Let's check if the network we've defined works as expected. 

In [None]:
ExampleNetwork(layers_number=10, neurons=3)(X = torch.randn([5, 3]))

tensor([[-0.2482,  0.0882,  0.4507],
        [-0.2465,  0.0897,  0.4466],
        [-0.2531,  0.0827,  0.4587],
        [-0.2463,  0.0899,  0.4459],
        [-0.2461,  0.0892,  0.4429]], grad_fn=<AddmmBackward0>)

## Parameters

To be able to optimize network properly you need tools that allows to access paraterers and manage them. As this section we consider typical methods that help to manage model parameters in torch.

### Access parameters

To access model parameters, use the `torch.nn.Module.parameters` method. This method returns a generator that iterates over the parameters of all layers in the network.
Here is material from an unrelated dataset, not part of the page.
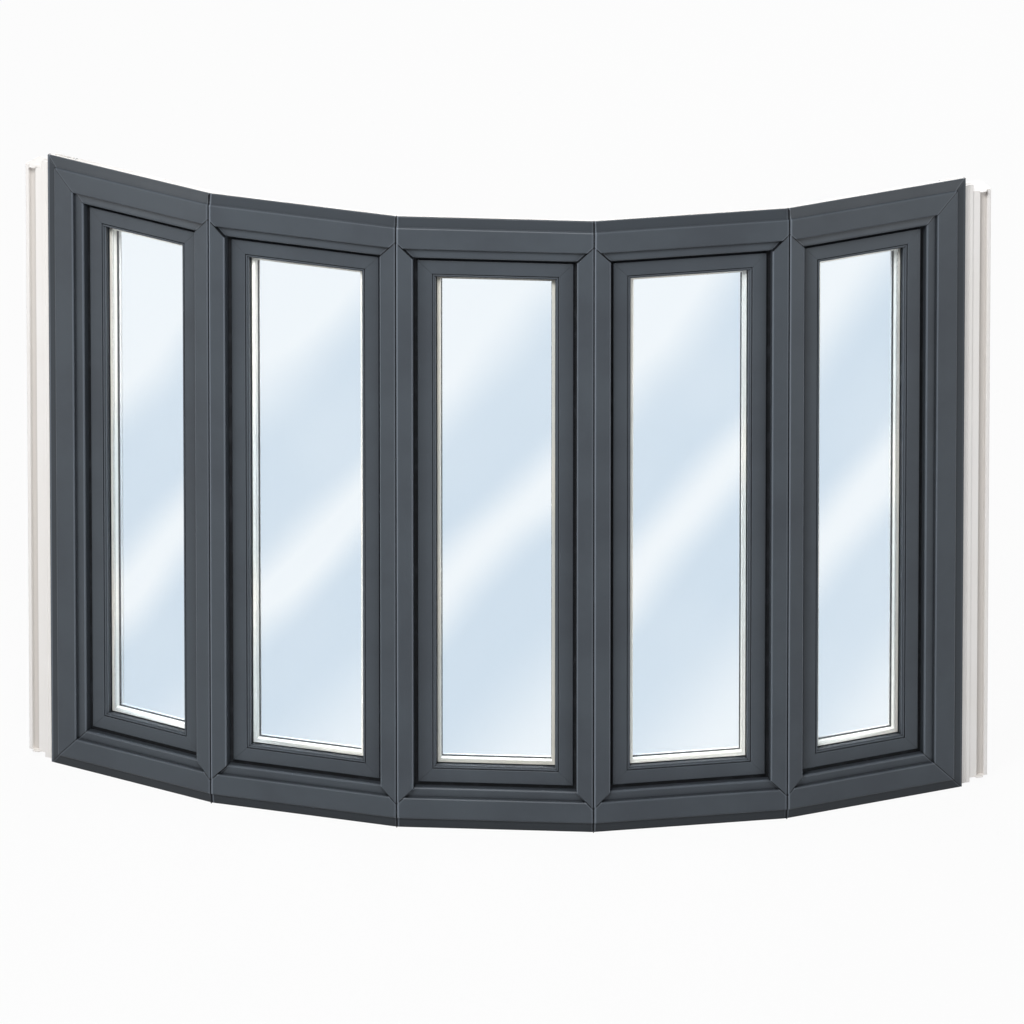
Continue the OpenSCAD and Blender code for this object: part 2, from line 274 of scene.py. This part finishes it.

Check the official [documentation on the `parameters` method](https://pytorch.org/docs/stable/generated/torch.nn.Module.html#torch.nn.Module.parameters).

---

In the following cell we have an empty `nn.Module` - so when we try to unpack it generator to list we have just an empty list:

In [6]:
class EmptyNetwork(nn.Module):
    pass
empty_network = EmptyNetwork()
[i for i in empty_network.parameters()]

[]

This cell implements such a descendant of the `nn.Module`, taking some parameters from its files. To be more specific, there are two fully connected layers defined here. So we end up with four tensors, two matrices for fully connected layers and their biases:

In [7]:
class ParametersNetwork(nn.Module):
    def __init__(self):
        super().__init__()
        self.foo = nn.Linear(3, 3)
        self.bar = nn.Linear(5, 5)

network = ParametersNetwork()
for i in network.parameters():
    print(i.data)

tensor([[-0.4889, -0.2448, -0.1750],
        [ 0.0770, -0.0333,  0.2421],
        [-0.0755, -0.2302, -0.4851]])
tensor([ 0.1668, -0.5771,  0.4508])
tensor([[ 0.1828, -0.3526, -0.3598,  0.4468, -0.2286],
        [-0.0492,  0.3426,  0.2613,  0.2133, -0.2792],
        [-0.2052,  0.2514,  0.0616,  0.4382, -0.2944],
        [-0.2796, -0.0471, -0.4185,  0.4359,  0.2697],
        [ 0.3577,  0.4372, -0.0179,  0.1575,  0.2003]])
tensor([-0.4275,  0.0130,  0.4131, -0.2934,  0.3826])


### Requires grad

You can manipulate the set of parameters that will compute gradients in a neural network. You can do this directly by accessing the parameters and setting their `requires_grad` attribute to `False`. However, there is a `requires_grad_()` method that allows you to set the gradient property for all weights of an `nn.Module`.

---

The following cell defines a network and prints the `requires_grad` attribute of its weights.

In [86]:
torch.manual_seed(10)
model = torch.nn.Sequential(
    torch.nn.Linear(in_features=10, out_features=10),
    torch.nn.ReLU(),
    torch.nn.Linear(in_features=10, out_features=1),
)

for name, parameters in model.named_parameters():
    print(name, parameters.requires_grad)

0.weight True
0.bias True
2.weight True
2.bias True


By default, all parameters require gradients. The following cell applies `requires_grad_(False)` to the entire network and then sets `requires_grad(True)` for just one of the layers.

In [92]:
model.requires_grad_(False)
model[2].requires_grad_(True)

for name, parameters in model.named_parameters():
    print(name, parameters.requires_grad)

0.weight False
0.bias False
2.weight True
2.bias True


As a result, only the corresponding parameters will require gradients. During the optimization process, only those parameters that require gradients will be updated.